On Sunday night, though, plant operators said that while the water was contaminated with radiation, the extremely high reading was a mistake.
 
"The number is not credible," said Tokyo Electric Power Co. spokesman Takashi Kurita. "We are very sorry."
 
He said officials were taking another sample to get accurate levels, but did not know when the results would be announced."

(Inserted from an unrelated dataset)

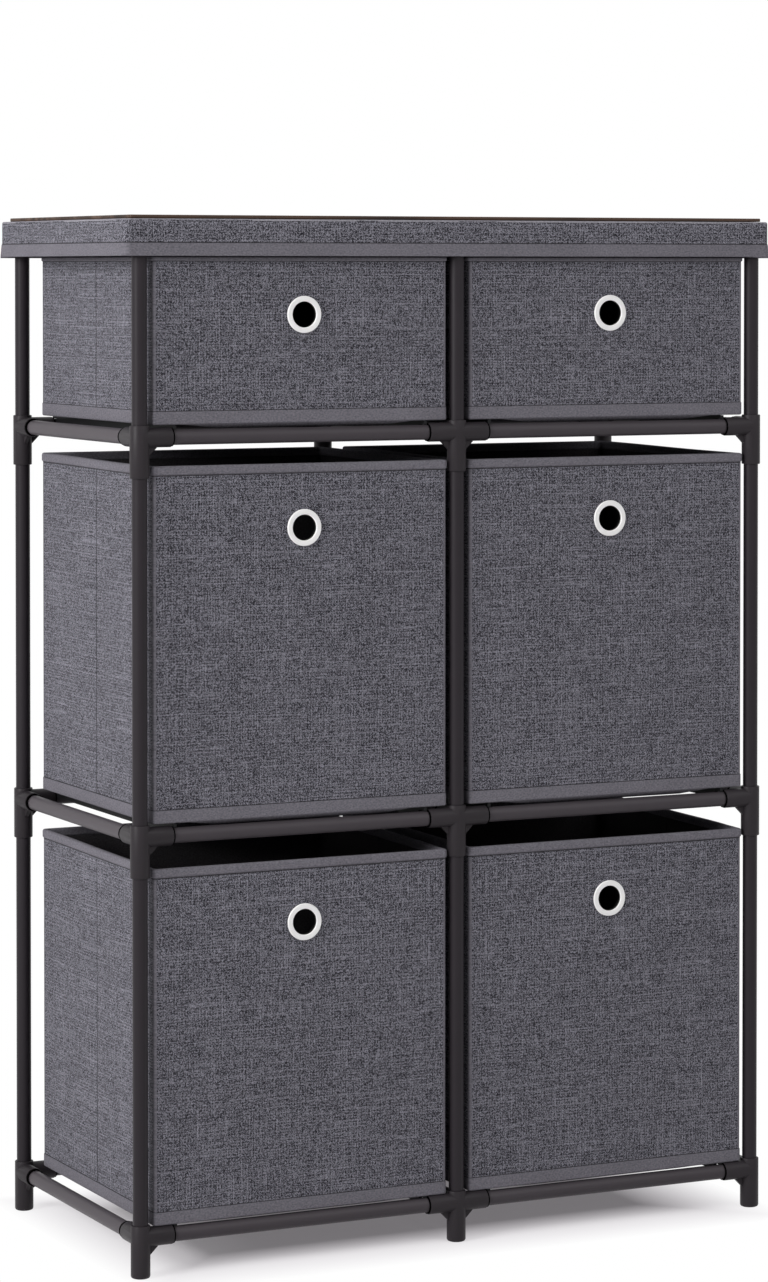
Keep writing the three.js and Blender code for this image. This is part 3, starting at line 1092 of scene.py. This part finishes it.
class DRESSER_OT_posts(bpy.types.Operator):
    """Stands the six steel posts"""

    bl_idname = "dresser.posts"
    bl_label = "Posts"

    def execute(self, context):
        paint = powder_coat("post paint", chosen("tubes").post_paint)
        pattern = tube("post", Z_AXIS, "post_front_left")
        for row, column in POST_PLACE:
            node = f"post_{row}_{column}"
            piece = duplicate(pattern, f"{node}_tube", middle(node))
            fit(piece, RIGID_BODY, "frame_tube", [paint], node)
        discard([pattern])
        return {"FINISHED"}


class DRESSER_OT_rails(bpy.types.Operator):
    """Lays the rails of the three drawer levels and of the top"""

    bl_idname = "dresser.rails"
    bl_label = "Rails"

    def execute(self, context):
        tubes = chosen("tubes")
        # Both rail paints are lighter than the posts' coat: painted light from above and from the key lamp
        paint = powder_coat("rail paint", tubes.rail_paint)
        deep_paint_with_painted_light = powder_coat("deep rail paint", tubes.deep_paint_with_painted_light)
        wide = tube("wide rail", X_AXIS, "front_rail_left_lower")
        deep = tube("deep rail", Y_AXIS, "depth_rail_left_lower")
        to_rear = Y_AXIS * (POST_PLACE["rear", "left"].y - POST_PLACE["front", "left"].y)
        for level in (*LEVELS, "top"):
            for side in BAYS:
                name = f"rail_{side}_{level}"
                front = middle(f"front_rail_{side}_lower")
                self.lay(wide, paint, level, f"front_{name}", front, f"front_{name}")
                self.lay(wide, paint, level, f"rear_{name}", front + to_rear, f"rear_crossbar_{level}")
            for column in COLUMNS:
                name = f"depth_rail_{column}_{level}"
                self.lay(deep, deep_paint_with_painted_light, level, name, middle(f"depth_rail_{column}_lower"), name)
        discard([wide, deep])
        return {"FINISHED"}

    def lay(self, pattern, paint, level, name, place, node):
        """Copies a rail to a place, at the height of a level."""
        place = Vector((*place.xy, rail_height(level)))
        piece = duplicate(pattern, f"{name}_tube", place)
        fit(piece, RIGID_BODY, "frame_tube", [paint], "top_frame" if level == "top" else node)


class DRESSER_OT_connectors(bpy.types.Operator):
    """Moulds the feet, the connectors of each level and the caps under the cover"""

    bl_idname = "dresser.connectors"
    bl_label = "Connectors"

    def execute(self, context):
        c = chosen("connectors")
        # The second finish is the necks' painted shade
        plastic = [moulded_plastic("connector plastic", c.plastic),
                   moulded_plastic("neck plastic", c.neck_plastic, gloss=0)]
        for kind, levels in (("foot", ["lower"]), ("joint", ["middle", "upper"]), ("cap", ["top"])):
            patterns = {column: connector(kind, column) for column in COLUMNS}
            for level in levels:
                place_connectors(patterns, kind, level, plastic)
            discard(patterns.values())
        return {"FINISHED"}


class DRESSER_OT_bars(bpy.types.Operator):
    """Paints the flat bars that carry the drawers"""

    bl_idname = "dresser.bars"
    bl_label = "Support bars"

    def execute(self, context):
        paint = powder_coat("bar paint", chosen("tubes").bar_paint, 0.5)
        for name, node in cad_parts.items():
            if name.startswith("support_bar"):
                for slot in node.material_slots:
                    slot.material = paint
        return {"FINISHED"}


class DRESSER_OT_drawers(bpy.types.Operator):
    """Sews the six drawers"""

    bl_idname = "dresser.drawers"
    bl_label = "Drawers"

    def execute(self, context):
        d = chosen("drawers")
        weave = linen("drawer linen", d.linen_dark, d.linen_light)
        tape = plain_cloth("hem cloth", d.hem_colour)
        felt = plain_cloth("lining felt", d.lining_colour, gloss=0.05)
        thread = plain_cloth("seam thread", d.seam_thread_and_shade_colour)
        # The linen's second finish darkens the side creases: partly stitching, partly painted shade
        finishes = {"panels": [weave, thread], "lining": [felt], "rim": [tape], "base": [tape, felt],
                    "bindings": [tape], "seam": [thread], "base_seam": [thread]}
        for pattern_level, levels in (("lower", ("lower", "middle")), ("upper", ("upper",))):
            patterns = model_drawer(pattern_level)
            for level in levels:
                for side in BAYS:
                    pieces = copy_drawer(patterns, pattern_level, side, level)
                    for kind, piece in pieces.items():
                        fit(piece, f"{side}_{level}_drawer", "drawer_fabric", finishes[kind],
                            f"drawer_{side}_{level}")
            discard(patterns.values())
        return {"FINISHED"}


class DRESSER_OT_eyelets(bpy.types.Operator):
    """Presses a ring eyelet into the front of each drawer"""

    bl_idname = "dresser.eyelets"
    bl_label = "Eyelets"

    def execute(self, context):
        e = chosen("eyelets")
        kinds = {
            "ring": (ring_profile(), moulded_plastic("ring plastic", e.plastic, 0.34, 0.5)),
            "washer": (washer_profile(), moulded_plastic("washer plastic", e.washer)),
        }
        for kind, (profile, plastic) in kinds.items():
            pattern = turned(kind, -Y_AXIS, ORIGIN, profile, e.sides, "bridge")
            smooth(pattern)
            for level in LEVELS:
                for side in BAYS:
                    node = f"grommet_{side}_{level}"
                    piece = duplicate(pattern, f"{node}_{kind}", eyelet_place(f"{side}_{level}"))
                    fit(piece, f"{side}_{level}_drawer", "grommet", [plastic], node)
            discard([pattern])
        return {"FINISHED"}


class DRESSER_OT_cover(bpy.types.Operator):
    """Sews the cover that hangs over the top of the frame"""

    bl_idname = "dresser.cover"
    bl_label = "Top cover"

    def execute(self, context):
        s, d = chosen("cover"), chosen("drawers")
        low, high = covering_box("top_cover")
        high.x -= s.trim
        hem_top = low.z + s.hem_height
        cloth_low, cloth_high = widened(low, high, -s.hem_proud)
        cloth_low.z = hem_top - OVER
        cloth = self.sew_cloth(low, high, cloth_low, cloth_high)
        hem = self.sew_hem(low, high, hem_top)
        # The seam under the cloth is partly painted shade along the hem
        seam = seam_line("top_cover_seam", cloth_low, cloth_high, s.corner, hem_top - d.seam * 0.3)
        smooth_round_flats(seam)
        fit(seam, RIGID_BODY, "cover_fabric", [plain_cloth("cover seam thread", d.seam_thread_and_shade_colour)], "top_cover")
        return {"FINISHED"}

    def sew_cloth(self, low, high, cloth_low, cloth_high):
        """The cloth of the top and of the rippled skirt, with a painted highlight along the fold between
        them.
        """
        s, d = chosen("cover"), chosen("drawers")
        weave = linen("cover linen", d.linen_dark, d.linen_light, s.contrast)
        flat_weave = linen("cover top linen", d.linen_dark, d.linen_light, s.contrast, laid_flat=True)
        cloth = walls("top_cover_cloth", cloth_low, cloth_high, s.corner - s.hem_proud, closed=("lid",))
        slice_up(cloth, X_AXIS, low.x, high.x, COVER_STRIP)
        slice_up(cloth, Y_AXIS, low.y, high.y, COVER_STRIP)
        slice_up(cloth, Z_AXIS, cloth_low.z, cloth_high.z, SKIRT_STRIP)
        stiff_from, reach = cloth_high.z - 0.002, 0.008

        def weigh(place):
            return ramp_weight(stiff_from - place.z, reach) * ramp_weight(place.z - cloth_low.z, reach)

        def is_top_edge(edge):
            return (all(v.co.z > cloth_high.z - HAIR for v in edge.verts)
                    and len(edge.link_faces) == 2
                    and edge.link_faces[0].normal.dot(edge.link_faces[1].normal) < 0.5)

        swell(cloth, weigh, s.slack, s.slack_size)
        bevel_edges(cloth, is_top_edge, s.edge, 3)
        thicken(cloth, s.cloth)
        smooth_round_flats(cloth)
        # The lighter cloth on the rounded top edge is a painted highlight
        fold = plain_cloth("cover fold cloth", s.fold)
        skirt_place, top_place, highlight_place = range(3)
        for face in cloth.data.polygons:
            rise = face.normal.z
            face.material_index = skirt_place if rise < 0.25 else highlight_place if rise < 0.97 else top_place
        fit(cloth, RIGID_BODY, "cover_fabric", [weave, flat_weave, fold], "top_cover")
        return cloth

    def sew_hem(self, low, high, hem_top):
        """The band round the skirt's lower edge, which spreads a little and hangs lower at the rear and on
        the right."""
        s, d = chosen("cover"), chosen("drawers")
        hem = make_hem("top_cover_hem", low, Vector((*high.xy, hem_top)), s.corner,
                       s.cloth + 2 * s.hem_proud, 0.0005, COVER_HEM_STRIP)
        foot, near = low.z + 0.003, 0.004
        with editing(hem):
            pick(hem, "verts", lambda v: v.co.z < foot)
            spread = (1 + 2 * s.flare / (high.x - low.x), 1 + 2 * s.flare / (high.y - low.y), 1)
            bpy.ops.transform.resize(value=spread, center_override=(low + high) / 2)
            pick(hem, "verts", lambda v: v.co.z < foot
                 and (v.co.x > high.x - near or v.co.y > high.y - near))
            bpy.ops.transform.translate(value=(0, 0, -s.hem_sink))
        smooth_round_flats(hem)
        fit(hem, RIGID_BODY, "cover_fabric", [plain_cloth("cover hem cloth", d.hem_colour)], "top_cover")
        return hem


class DRESSER_OT_board(bpy.types.Operator):
    """Lays the thin wooden board on the cover"""

    bl_idname = "dresser.board"
    bl_label = "Top board"

    def execute(self, context):
        b = chosen("board")
        low, high = covering_box("top_board")
        end = X_AXIS * b.inset
        board = walls("top_board_panel", low + end, high - end, b.corner, closed=("floor", "lid"),
                      segments=4)
        round_edges(board, b.edge)
        smooth_round_flats(board)
        wood = stained_wood("stained board", b.heartwood, b.sapwood)
        fit(board, RIGID_BODY, "board", [wood], "top_board")
        return {"FINISHED"}


class DRESSER_OT_stage(bpy.types.Operator):
    """Sets the floor, the lamps, the sky and the camera"""

    bl_idname = "dresser.stage"
    bl_label = "Stage"

    def execute(self, context):
        s = chosen("stage")
        context.scene.view_settings.view_transform = "Standard"
        self.set_camera(context.scene, s)
        self.lay_floor(s)
        self.light_sky(context.scene, s)
        aim = Vector((0, 0, 0.45))
        self.hang_lamp("key lamp", Vector((-3.3, -0.95, 1.7)), aim, 1.3, s.key_power)
        self.hang_lamp("front lamp", Vector((1.3, -2.6, 2.8)), aim, 2.6, s.front_power)
        return {"FINISHED"}

    def set_camera(self, scene, s):
        """The horizon keeps its height in the picture, whatever part of it the tilt and the shift make."""
        lens = bpy.data.cameras.new("camera")
        lens.lens = s.lens
        lens.shift_y = -s.horizon + s.lens / lens.sensor_width * math.tan(s.camera_dip)
        camera = bpy.data.objects.new("camera", lens)
        camera.location = s.camera_place
        camera.rotation_euler = (math.radians(90) - s.camera_dip, 0, -s.camera_turn)
        scene.collection.objects.link(camera)
        scene.camera = camera

    def lay_floor(self, s):
        deselect()
        bpy.ops.mesh.primitive_plane_add(size=30)
        floor = settle("floor")
        floor.data.materials.append(studio_floor("studio floor", s))

    def light_sky(self, scene, s):
        """Soft light that grows upwards and to the back, and a sky that looks white where it shows."""
        scene.world = bpy.data.worlds.new("sky")
        sky = Finish(scene.world, "Generated")
        _, y, z = sky.coordinates()
        rise = clamp((y + z) * 0.5 + 0.5)
        strength = rise * (s.sky_behind - s.sky_front) + s.sky_front
        white = {"Color": (1, 1, 1, 1)}
        dome = sky.node("ShaderNodeBackground", sockets={**white, "Strength": strength})
        backdrop = sky.node("ShaderNodeBackground", sockets={**white, "Strength": 1.0})
        both = sky.node("ShaderNodeMixShader", sockets={
            0: seen_by_eye(sky), 1: dome.outputs["Background"], 2: backdrop.outputs["Background"],
        })
        sky.node("ShaderNodeOutputWorld", sockets={"Surface": both.outputs["Shader"]})

    def hang_lamp(self, name, place, aim, size, power):
        """A square softbox turned towards a point."""
        light = bpy.data.lights.new(name, "AREA")
        light.size = size
        light.energy = power
        lamp = bpy.data.objects.new(name, light)
        lamp.location = place
        lamp.rotation_euler = (aim - place).to_track_quat("-Z", "Y").to_euler()
        bpy.context.scene.collection.objects.link(lamp)


class DRESSER_PT_parts(bpy.types.Panel):
    """The dresser's pieces"""

    bl_idname = "DRESSER_PT_parts"
    bl_label = "Fabric Drawer Dresser"
    bl_space_type = "VIEW_3D"
    bl_region_type = "UI"
    bl_category = "Dresser"

    def draw(self, context):
        for operator in OPERATORS:
            self.layout.operator(operator.bl_idname)
        for name in SETTINGS:
            box = self.layout.box()
            group = getattr(context.scene, name)
            for key in group.bl_rna.properties.keys():
                if key not in ("rna_type", "name"):
                    box.prop(group, key)


SETTINGS = {
    "dresser_tubes": TubeSettings,
    "dresser_connectors": ConnectorSettings,
    "dresser_drawers": DrawerSettings,
    "dresser_eyelets": EyeletSettings,
    "dresser_cover": CoverSettings,
    "dresser_board": BoardSettings,
    "dresser_stage": StageSettings,
}
OPERATORS = (
    DRESSER_OT_stage,
    DRESSER_OT_posts,
    DRESSER_OT_rails,
    DRESSER_OT_connectors,
    DRESSER_OT_bars,
    DRESSER_OT_drawers,
    DRESSER_OT_eyelets,
    DRESSER_OT_cover,
    DRESSER_OT_board,
)


def register():
    for group in (*SETTINGS.values(), *OPERATORS, DRESSER_PT_parts):
        bpy.utils.register_class(group)
    for name, group in SETTINGS.items():
        setattr(bpy.types.Scene, name, PointerProperty(type=group))


def unregister():
    for name in SETTINGS:
        delattr(bpy.types.Scene, name)
    for group in (DRESSER_PT_parts, *OPERATORS, *SETTINGS.values()):
        bpy.utils.unregister_class(group)


def main():
    register()
    bpy.ops.dresser.stage()
    bpy.ops.dresser.posts()
    bpy.ops.dresser.rails()
    bpy.ops.dresser.connectors()
    bpy.ops.dresser.bars()
    bpy.ops.dresser.drawers()
    bpy.ops.dresser.eyelets()
    bpy.ops.dresser.cover()
    bpy.ops.dresser.board()


if __name__ == "__main__":
    main()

ORIGINAL POST - As most experts and advocates for "the peaceful atom" continue to assure us that there is no substatntial threat beyond Fukushima, this is being reported by Channel 4:

"Radiation in the water of the Number 2 reactor was measured at more than 1,000 millisieverts an hour, the highest reading since the massive earthquake and tsunami in Japan on March 11.
 
Officials said there was 10 million times the amount of radioactive iodine than is normal in the reactor at Fukushima, but noted the substance had a half-life of less than an hour, meaning it would disappear within a day.
 
The latest radiation scare is confined to inside the reactor. Radiation levels in the air beyond the evacuation zone and in Tokyo have been in normal ranges.
 
The Japanese government said that, overall, the situation was unchanged at the plant which lies 240 km (150 miles) north of Tokyo, even if there were hitches from time to time.
 
"We did expect to run into unforeseen difficulties, and this accumulation of high radioactivity water is one such example," Chief Cabinet Secretary Yukio Edano told a news briefing.
 
The International Atomic Energy Agency (IAEA) has warned the nuclear emergency could go on for weeks, if not months."
TOKYO (AP) reports: "There's been a huge jump in radioactivity in water at one unit of Japan's tsunami-crippled nuclear plant. The water has radiation levels 10 million times the norm and the air in the same unit is hot too -- four times the safety limit. It's a major setback to efforts to control and cool the leaking complex."